Although it’s not mandated by the school, several staff members have posted notices telling lesbian, gay, bisexual and transgender (LGBT) students that they are in a “positive space,” Aber said.

She and Sable noted that, in general, the 740 students at the campus “are really great” in terms of being accepting, respectful and helpful. However, Sable qualified, “at any school, there are exceptions to that.”

The formation of the group is a first for the school, but according to Paul Shaviv, the school’s director of education, “there was a move to establish” a similar group at the school’s Kimel Family Education Centre in Vaughan a year or so ago. It “never came to anything,” he said. “The students didn’t go forward.”

Shaviv said he encouraged the formation of the new group after being approached about it recently.

Several years ago, Shaviv noted, the winning entry in a short film festival at the school was a student documentary “about the issues around being gay at CHAT.” The film was shown at the final staff meeting that year, Aber mentioned.

Shaviv said the formation of the gay-straight alliance has nothing to do with new anti-bullying legislation introduced in Ontario earlier this month that called on school boards to address bullying and support gender equality and gay-straight alliances. However, he added, “obviously it resonates with the spirit and the letter of the proposed act.”

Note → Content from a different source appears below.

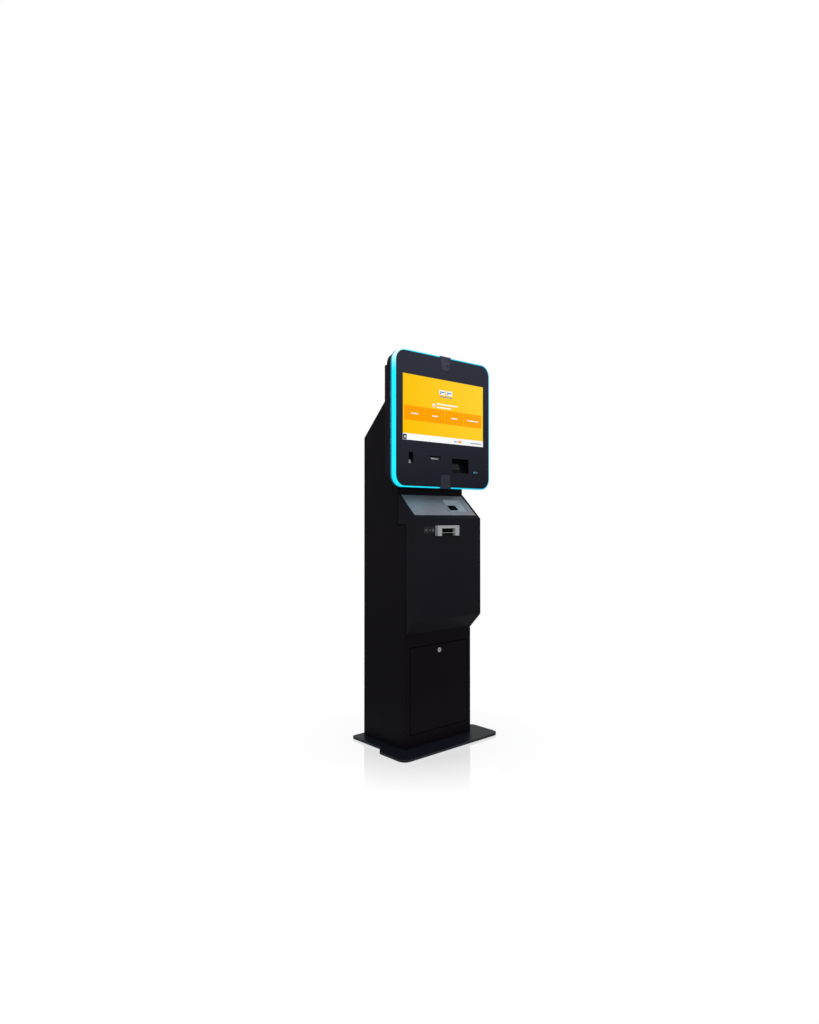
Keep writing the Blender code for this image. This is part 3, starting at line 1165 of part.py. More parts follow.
def scanner(dark, glass):
    """The code scanner's deep hood, its window, and the engine behind it."""
    middle = (SCANNER_X, SCANNER_Z)
    half_width, half_height = SCANNER_WIDTH / 2, SCANNER_HEIGHT / 2
    wall = 0.002
    outline = centred(middle, (SCANNER_WIDTH + 2 * wall, SCANNER_HEIGHT + 2 * wall))
    hood = prism("scanner_hood", outline, FROM_FRONT, BEZEL_INNER, BEZEL_INNER + SCANNER_DEPTH + wall, dark)
    hollow = [(BEZEL_INNER - 0.01, SCANNER_Z - half_height),
              (BEZEL_INNER + SCANNER_DEPTH * 0.55, SCANNER_Z - half_height),
              (BEZEL_INNER + SCANNER_DEPTH, SCANNER_Z + half_height),
              (BEZEL_INNER - 0.01, SCANNER_Z + half_height)]
    cut(hood, prism("scanner_hollow", hollow, FROM_SIDE, SCANNER_X - half_width, SCANNER_X + half_width))
    lean = atan2(SCANNER_DEPTH * 0.45, SCANNER_HEIGHT)
    on_floor = view((1, 0, 0), (0, sin(lean), cos(lean)), (0, cos(lean), -sin(lean)),
                    (SCANNER_X, BEZEL_INNER + SCANNER_DEPTH * 0.55, SCANNER_Z - half_height))
    prism("scanner_window", rounded(-0.030, 0.016, 0.030, 0.052, 0.003, steps=3), on_floor, -0.0022, -GAP,
          glass)
    ahead = BEZEL_INNER + SCANNER_DEPTH + wall
    engine = box("scanner_engine", (SCANNER_X - 0.032, ahead - 0.002, SCANNER_Z - 0.022),
                 (SCANNER_X + 0.032, ahead + 0.022, SCANNER_Z + 0.022))
    return weld_on(hood, engine)


def badge(plate_finish):
    outline = centred((BADGE_X, BADGE_Z), (BADGE_WIDTH, BADGE_HEIGHT), 0.002)
    return prism("badge", outline, FROM_FRONT, HEAD_FACE - GAP - 0.0008, HEAD_FACE - GAP, plate_finish)


# ---- the whole machine ----
def build():
    paint = finish("charcoal_paint", (0.012, 0.011, 0.014), 0.42)
    tray_paint = finish("tray_paint", (0.014, 0.014, 0.018), 0.45)
    plate_paint = finish("slate_paint", (0.028, 0.030, 0.040), 0.45)
    plastic = finish("bezel_plastic", (0.022, 0.024, 0.034), 0.40)
    clip_plastic = finish("clip_plastic", (0.045, 0.050, 0.065), 0.45)
    dark = finish("black_plastic", (0.010, 0.010, 0.012), 0.50)
    acrylic = finish("lit_acrylic", (0.0, 0.80, 1.0), 0.25)
    glass = finish("dark_glass", (0.006, 0.007, 0.010), 0.08)
    steel = finish("brushed_steel", (0.45, 0.46, 0.48), 0.34, 1.0)
    silver = finish("satin_silver", (0.40, 0.41, 0.44), 0.30, 1.0)
    zinc = finish("zinc", (0.50, 0.50, 0.48), 0.40, 1.0)
    rubber = finish("grey_rubber", (0.05, 0.05, 0.05), 0.80)
    paper = finish("white_paper", (0.85, 0.85, 0.83), 0.85)

    upper_line = (-SIDE + UPPER_HINGE_INSET, FRONT - UPPER_HINGE_PROUD)
    lower_line = (FRONT + LOWER_HINGE_SET_BACK, LOWER_DOOR_BOTTOM + LOWER_HINGE_RISE)
    head_line = (-HEAD_HALF + HEAD_HINGE_INSET, RING_BACK + HEAD_HINGE_BACK)

    base_plate(plate_paint)
    anchor_bolts(zinc)
    side_panels(paint)
    back_panel(paint)
    sloped_top_panel(paint)
    front_frame(paint, lower_line, upper_line)
    recess_panel(paint)
    hinge_rods(zinc, upper_line, lower_line, head_line)
    equipment_shelf(zinc)
    head_tray(tray_paint, head_line)
    head_box(tray_paint)

    note_unit(dark)
    cash_box(dark)
    cassette_handle(zinc)
    computer(dark, zinc)
    fan(dark, zinc)
    power_inlet(dark)
    cable_gland(dark)

    lower_door(paint, silver, lower_line)
    upper_door(paint, upper_line)
    lock("upper_lock", (SIDE, FRONT - UPPER_LOCK_PROUD, UPPER_LOCK_HEIGHT), (1, 0, 0), (0, 0, 1),
         UPPER_CAM_LENGTH,
         UPPER_CAM_HOOK, silver)
    shelf(steel, dark, silver, glass)
    note_inlet(silver, steel, dark, clip_plastic)

    bezel(plastic, head_line)
    light_ring(acrylic)
    upper = clip("upper_clip", HEAD_TOP, 1, CLIP_WIDTH, CLIP_WIDTH - 2 * CLIP_TAPER, clip_plastic)
    cut(upper, rod("clip_hole", (CAMERA_X, HEAD_FACE - 0.01, CAMERA_Z), (CAMERA_X, HEAD_FACE, CAMERA_Z),
                   CAMERA_RADIUS + 2 * GAP, sides=16))
    clip("lower_clip", HEAD_BOTTOM, -1, CLIP_WIDTH, CLIP_WIDTH - 1.2 * CLIP_TAPER, clip_plastic)
    display(dark, glass)
    camera(dark, glass)
    finger_reader(dark, silver)
    receipt_printer(dark, paper, rubber)
    scanner(dark, glass)
    badge(clip_plastic)


clear_scene()
PARTS = new_collection("atm_machine")
CUTTERS = new_collection("cutters")
build()
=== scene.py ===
"""The looks of a free-standing cash machine: finishes, lit screen, small fittings, and a plain white studio.

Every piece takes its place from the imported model's own boxes. Metres, +Z up, the customer's side faces -Y.
"""

from __future__ import annotations

import logging
from dataclasses import dataclass, field
from enum import Enum
from math import cos, pi, radians, sin

import bmesh
import bpy
from mathutils import Matrix, Vector


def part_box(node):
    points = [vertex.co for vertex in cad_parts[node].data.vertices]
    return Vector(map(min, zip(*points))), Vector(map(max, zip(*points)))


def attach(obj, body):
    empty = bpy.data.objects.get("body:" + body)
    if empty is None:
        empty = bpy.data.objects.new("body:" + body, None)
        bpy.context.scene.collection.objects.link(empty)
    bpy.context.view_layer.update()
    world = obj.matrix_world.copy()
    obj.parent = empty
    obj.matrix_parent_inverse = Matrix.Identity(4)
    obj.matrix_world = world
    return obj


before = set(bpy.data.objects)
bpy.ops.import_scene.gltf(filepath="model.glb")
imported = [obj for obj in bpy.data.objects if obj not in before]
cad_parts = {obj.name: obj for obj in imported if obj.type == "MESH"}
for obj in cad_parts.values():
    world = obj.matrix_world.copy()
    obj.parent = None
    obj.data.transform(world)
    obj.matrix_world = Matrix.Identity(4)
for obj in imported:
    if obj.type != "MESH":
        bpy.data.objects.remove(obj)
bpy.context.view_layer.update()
LOG = logging.getLogger("cash_machine")

Colour = tuple[float, float, float]
Point = tuple[float, float, float]
Flat = tuple[float, float]
Share = tuple[float, float, float, float]  # a box on the screen: left, foot, right and top, as shares of it


class Body(Enum):
    """The moving bodies of the machine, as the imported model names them."""

    CABINET = "cabinet"
    UPPER_DOOR = "upper_door"
    LOWER_DOOR = "lower_door"
    HEAD_DOOR = "head_door"


class Direction(Enum):
    """The way a brushed or moulded grain runs."""

    ACROSS = (4.0, 260.0, 260.0)
    UPRIGHT = (260.0, 260.0, 4.0)


# ---- node sketching ----
class Sketch:
    """A material's node tree, with short calls for the nodes that the finishes share."""

    def __init__(self, name: str) -> None:
        """Starts a node material with a Principled shader.

        Args:
            name: The material's name.
        """
        self.material = bpy.data.materials.new(name)
        self.material.use_nodes = True
        self.tree = self.material.node_tree
        self.shader = self.tree.nodes["Principled BSDF"]
        self.place = self.tree.nodes.new("ShaderNodeTexCoord").outputs["Object"]

    def set(self, **values: float | Colour) -> None:
        """Sets constant numbers and colours on the shader's own sockets.

        Args:
            **values: Socket names, with _ for a space, and their values.
        """
        for name, value in values.items():
            socket = self.shader.inputs[name.replace("_", " ")]
            socket.default_value = (*value, 1.0) if isinstance(value, tuple) and len(value) == 3 else value

    def node(self, kind: str, inputs: dict | None = None, **settings: object) -> bpy.types.Node:
        """Adds a node.

        Args:
            kind: The node's type without its ShaderNode prefix.
            inputs: Socket names with a value or an output to link.
            **settings: Attributes to set on the node.

        Returns:
            The new node.
        """
        made = self.tree.nodes.new("ShaderNode" + kind)
        for name, value in settings.items():
            setattr(made, name, value)
        for name, value in (inputs or {}).items():
            if isinstance(value, bpy.types.NodeSocket):
                self.tree.links.new(value, made.inputs[name])
            else:
                made.inputs[name].default_value = value
        return made

    def noise(self, scale: float, detail: float = 2.0,
              stretch: Point = (1.0, 1.0, 1.0)) -> bpy.types.NodeSocket:
        """Noise over the piece's own coordinates.

        Args:
            scale: Grains to a metre.
            detail: Octaves.
            stretch: How each axis is scaled before the noise is read.

        Returns:
            The noise value's socket, 0 to 1.
        """
        spread = self.node("Mapping", {"Vector": self.place, "Scale": stretch})
        texture = self.node("TexNoise", {"Vector": spread.outputs["Vector"], "Scale": scale,
                                         "Detail": detail})
        return texture.outputs["Fac"]

    def remap(self, value: bpy.types.NodeSocket, low: float, high: float, start: float = 0.0,
              end: float = 1.0) -> bpy.types.NodeSocket:
        """Maps a value from one range to another.

        Args:
            value: The value to map.
            low: What start becomes.
            high: What end becomes.
            start: The first end of the range that is read.
            end: Its other end.

        Returns:
            The mapped value's socket.
        """
        made = self.node("MapRange", {"Value": value, "From Min": start, "From Max": end, "To Min": low,
                                      "To Max": high})
        return made.outputs["Result"]

    def blend(self, share: bpy.types.NodeSocket, first: Colour | bpy.types.NodeSocket,
              second: Colour | bpy.types.NodeSocket) -> bpy.types.NodeSocket:
        """Mixes two colours by a share.

        Args:
            share: 0 gives the first colour and 1 the second.
            first: A colour or a colour output.
            second: A colour or a colour output.

        Returns:
            The mixed colour's socket.
        """
        made = self.node("Mix", data_type="RGBA")
        self.tree.links.new(share, made.inputs[0])
        for index, value in ((6, first), (7, second)):
            if isinstance(value, bpy.types.NodeSocket):
                self.tree.links.new(value, made.inputs[index])
            else:
                made.inputs[index].default_value = (*value, 1.0)
        return made.outputs[2]

    def axis(self, name: str) -> bpy.types.NodeSocket:
        """One coordinate of the piece in metres."""
        return self.node("SeparateXYZ", {"Vector": self.place}).outputs[name]

    def drive(self, name: str, value: bpy.types.NodeSocket) -> None:
        """Links an output to one of the shader's sockets."""
        self.tree.links.new(value, self.shader.inputs[name])

    def bump(self, height: bpy.types.NodeSocket, depth: float, strength: float = 1.0) -> None:
        """Adds a bump to the shader's normal.

        Args:
            height: The height, 0 to 1.
            depth: Its full depth in metres.
            strength: How much of it shows.
        """
        made = self.node("Bump", {"Height": height, "Distance": depth, "Strength": strength})
        self.drive("Normal", made.outputs["Normal"])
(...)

A coalition of traditional Catholic and Jewish groups has denounced the Accepting Schools Act, calling it a front for a “radical sex education” agenda.

The act urges elementary and secondary schools in Ontario to enforce anti-bullying policies, and to possibly expel students who engage in abusive behaviour. It also encourages school boards to support gay-straight alliances.

Rabbi Mendel Kaplan, spiritual leader of Chabad @ Flamingo, told The CJN last week that he was concerned that the sex-education component “encroaches on the religious freedoms guaranteed to all Canadians.”

“[The bill] further calls for children to be indoctrinated to reject the faith of their parents and the family values they have been taught,” Rabbi Kaplan said.

Joanne Cummings, a clinical child psychologist who is also a director at PREVNet – a national network of researchers that works to put information and statistics about violence prevention into practice – said she is “very much in favour” of the new legislation.

She said there was a national climate survey release earlier this year by Egale Canada, a national LGBT human rights organization, that found 64 per cent of students who were LGBT or had LGBT parents, “experienced higher levels of bullying and harassment.”

“They also found that in schools that do have gay-straight alliances – as well as explicit policies addressing homophobic bullying – students feel much more comfortable and safe,” Cummings said.

“More and more, gay youth are coming out in their high school years, and they really need support.”

Cummings added she doesn’t think private religious schools should be excluded from embracing the Accepting Schools Act.

“I understand the legislation tried to be sensitive and said that the gay-straight alliances don’t have to be called gay-straight alliances, but acceptance and tolerance are important Jewish values.”

Of course, bullying is an issue for straight students, too. Based on research conducted by PREVNet, in a classroom of 35 students, between four and six children are bullying and/or are being bullied.

Cummings hopes a $1.6-million grant from the Networks of Centre of Excellence – a government research funding body – will help put theory into practice, and help Canada develop a national strategy to address bullying.

But Cummings said the strategy to curb bullying goes beyond school policies.

“It’s important for parents to treat each other with respect and model respectful behavior and respectful talk about other people,” Cummings said.

“When parents give their kids lots of encouragement about treating others the way they want to be treated, that sets the right foundation.”